For Edwards, being naked is a personal thing. Nudity is about being the form and essence of a person.

“To be nude is to be a human being,” Edwards, wearing a V-neck blue sweater and black low-top Chuck Taylors. “To be naked is to be oneself.”

This mindset allows Edwards to feel confident, even liberated, when posing nude — feelings that have developed into a fervent passion for the artistic process.

“When posing, the challenge is to be a presence, to be an energy, to be an expression,” said Edwards, who stands just 5 feet fall. “And some days it is harder than others. Sometimes I’m just tired.” Then she laughed and admitted being a professional muse is, at times, tough work.

A friend had told Edwards she might like nude modeling a couple years ago, noting its freedom of expression. Edwards applied at the UI, was put on a list, and one day got the call after another model canceled.

Since that day, Edwards has logged 1,000 hours reaching, stretching, or arching her back for drawings, paintings, and sculptures for anywhere between $10 to $20 hourly. Watching them unfold is amazing, Edwards said.

“There’s this block of clay, and after awhile, next thing you know, there you are.”

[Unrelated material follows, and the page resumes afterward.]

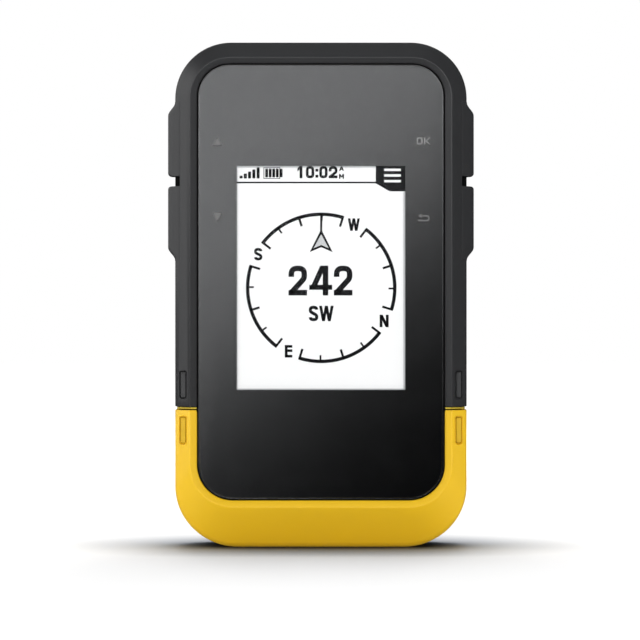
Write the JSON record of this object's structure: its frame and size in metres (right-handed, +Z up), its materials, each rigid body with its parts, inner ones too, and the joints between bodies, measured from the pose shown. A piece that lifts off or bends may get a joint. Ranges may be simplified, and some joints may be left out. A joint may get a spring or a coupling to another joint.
{
  "type": "handheld gps unit",
  "caption": "Rounded handheld satellite navigation unit with a glossy lens over its display, side keys, a latched battery cover and a mounting rail at the back.",
  "frame": {"origin": "middle of the bottom face of the part's box", "axes": "+Z up along the height, the display faces -Y, +X to the right as one looks at the display"},
  "size_m": [0.0618, 0.033, 0.102],
  "materials": {
    "housing_dark": "fine-textured dark grey moulding",
    "cover_dark": "fine-textured near-black moulding",
    "cap_yellow": "satin warm yellow moulding",
    "key_rubber": "matte dark grey rubber",
    "gasket_rubber": "black silicone",
    "lens_clear": "clear polished plate",
    "mask_black": "black print behind the lens",
    "display_glass": "white reflective display",
    "light_guide": "white diffusing sheet",
    "inner_plastic": "black moulding",
    "circuit_board": "green solder mask",
    "ribbon": "amber film",
    "plated_steel": "tin-plated steel",
    "latch_steel": "satin stainless steel",
    "contact_brass": "plated contact metal",
    "antenna_ceramic": "fired ceramic",
    "cell_sleeve": "printed sleeve over a metal can"
  },
  "bodies": {
    "housing": {"front_frame": "housing_dark", "bottom_cap": "cap_yellow", "rear_shell": "housing_dark", "housing_gasket": "gasket_rubber", "lens_cover": "lens_clear", "lens_mask": "mask_black", "lens_gasket": "gasket_rubber", "lcd_panel": "display_glass", "backlight_plate": "light_guide", "display_bracket": "inner_plastic", "display_flex": "ribbon", "main_board": "circuit_board", "shield_can_processor": "plated_steel", "shield_can_radio": "plated_steel", "gps_antenna": "antenna_ceramic", "beeper": "contact_brass", "switch_up": "plated_steel", "switch_down": "plated_steel", "switch_ok": "plated_steel", "switch_back": "plated_steel", "switch_power": "plated_steel", "usb_board": "circuit_board", "usb_port": "plated_steel", "battery_left": "cell_sleeve", "battery_right": "cell_sleeve", "cell_spring_left": "plated_steel", "cell_spring_right": "plated_steel", "cell_contact_left": "contact_brass", "cell_contact_right": "contact_brass", "case_screw_1": "plated_steel", "case_screw_2": "plated_steel", "case_screw_3": "plated_steel", "case_screw_4": "plated_steel"},
    "key_up": {"key_up": "key_rubber"},
    "key_down": {"key_down": "key_rubber"},
    "key_ok": {"key_ok": "key_rubber"},
    "key_back": {"key_back": "key_rubber"},
    "key_power": {"key_power": "key_rubber"},
    "cover": {"battery_cover": "cover_dark", "cover_gasket": "gasket_rubber", "mounting_rail": "inner_plastic", "rail_screw_1": "plated_steel", "rail_screw_2": "plated_steel"},
    "latch": {"latch_barrel": "latch_steel", "latch_tongue": "latch_steel", "latch_washer": "plated_steel", "latch_nut": "plated_steel"},
    "latch_ring": {"latch_ring": "latch_steel"},
    "weather_cap": {"weather_cap": "key_rubber"}
  },
  "joints": [
    {"name": "key_up_press", "type": "slide", "parent": "housing", "child": "key_up", "axis": [1, 0, 0], "range_m": [0, 0.0006], "stiffness_N_per_m": 2500},
    {"name": "key_down_press", "type": "slide", "parent": "housing", "child": "key_down", "axis": [1, 0, 0], "range_m": [0, 0.0006], "stiffness_N_per_m": 2500},
    {"name": "key_ok_press", "type": "slide", "parent": "housing", "child": "key_ok", "axis": [-1, 0, 0], "range_m": [0, 0.0006], "stiffness_N_per_m": 2500},
    {"name": "key_back_press", "type": "slide", "parent": "housing", "child": "key_back", "axis": [-1, 0, 0], "range_m": [0, 0.0006], "stiffness_N_per_m": 2500},
    {"name": "key_power_press", "type": "slide", "parent": "housing", "child": "key_power", "axis": [0, 0, -1], "range_m": [0, 0.0006], "stiffness_N_per_m": 2500},
    {"name": "cover_lift_off", "type": "slide", "parent": "housing", "child": "cover", "axis": [0, 1, 0], "range_m": [0, 0.03]},
    {"name": "latch_turn", "type": "hinge", "parent": "cover", "child": "latch", "pos_m": [0, 0.0085, 0.0116], "axis": [0, 1, 0], "range_deg": [0, 90]},
    {"name": "ring_flip", "type": "hinge", "parent": "latch", "child": "latch_ring", "pos_m": [0, 0.00975, 0.0116], "axis": [1, 0, 0], "range_deg": [0, 180]},
    {"name": "weather_cap_swing", "type": "hinge", "parent": "housing", "child": "weather_cap", "pos_m": [0.0076, 0.0109, 0.088], "axis": [0, 0, -1], "range_deg": [0, 110]}
  ]
}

Edwards’ passion breeds inspiration for working artists, drawing groups, and students at the UI, Mount Mercy College, Coe College, and Kirkwood Community College.

Philip Dorothy, a working artist and the model coordinator for the Cedar Rapids Drawing Group, has worked with Edwards for two years and values how adaptive, accommodating, and flexible she is.

“She can make herself look angry, sullen, coquettish, or whatever the individual professor or artist wants,” Dorothy said. “And her popularity at the UI is a reflection of the fact that she provides that.”

Susan White, an associate UI art professor, calls on Edwards, whom she describes as “pliable, tuned-in,” for her classes.

“The class was working with ‘the figure,’ so I put it under precarious situations,” White said. “Doing so proposes an intense narrative about being human in the world. She really brings that narrative to the scene.”

To build on the boring, classic idea of a model on the stand, White has twisted Edwards into tense poses, laid her underneath or on top of objects, and incorporated costumes: wedding dresses, gowns with petticoats, and even a raincoat. But two summers ago on a misty day at the old Art Building, the raincoat was missing.

“She was in the garden outside, wearing these elaborate fairy wings, wandering through woods,” White said. “She was gorgeous in the wings but wasn’t very well-clothed besides that.”

While most days are fun, Edwards said sometimes sustaining the poses can be uncomfortable.

“It’s mind over matter,” she said, noting that the mental process of narrative is more important than the material, physical figure in it.

“Art’s not a thing. It’s a process, and I love being part of it,” she said. “I’ll model as long as my body lets me.”